The hike in pump prices has led to nearly 70% of East Anglia’s residents cutting back on expenditures and car use.

Simon Cairns, of the Suffolk Preservation Society, which aims to protect and enhance the countryside, said: “With our dispersed rural communities in Suffolk, many people are dependant on the use of cars, so the rise will adversely affect our communities in a very disproportionate way. This highlights the need for sustainable and affordable transport to be provided in rural Suffolk.”

Brian Madderson, chairman of RMI Petrol, said the hike in price was down to the increase in tax and price of crude oil.

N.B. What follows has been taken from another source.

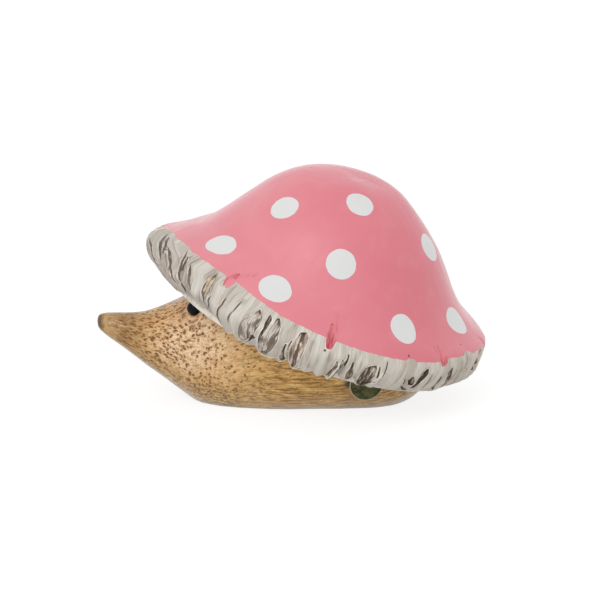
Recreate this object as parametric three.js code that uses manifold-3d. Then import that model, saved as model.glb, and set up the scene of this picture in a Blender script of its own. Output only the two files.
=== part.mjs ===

He said: “The major part of price is tax and last week we reached a record when the price of petrol reached an average of 120p a litre for unleaded.

“Nearly 80p of this price is tax and this is due to the chancellor’s increase on duty.

“In addition we have also seen an increase in the cost of the product which has been caused by the weak pound against the US dollar.”

He later said: “We’re asking the next chancellor, whoever he may be, to hold back any further duty increase because the more price rises, the more people will cut back on using the product, especially those in rural communities.”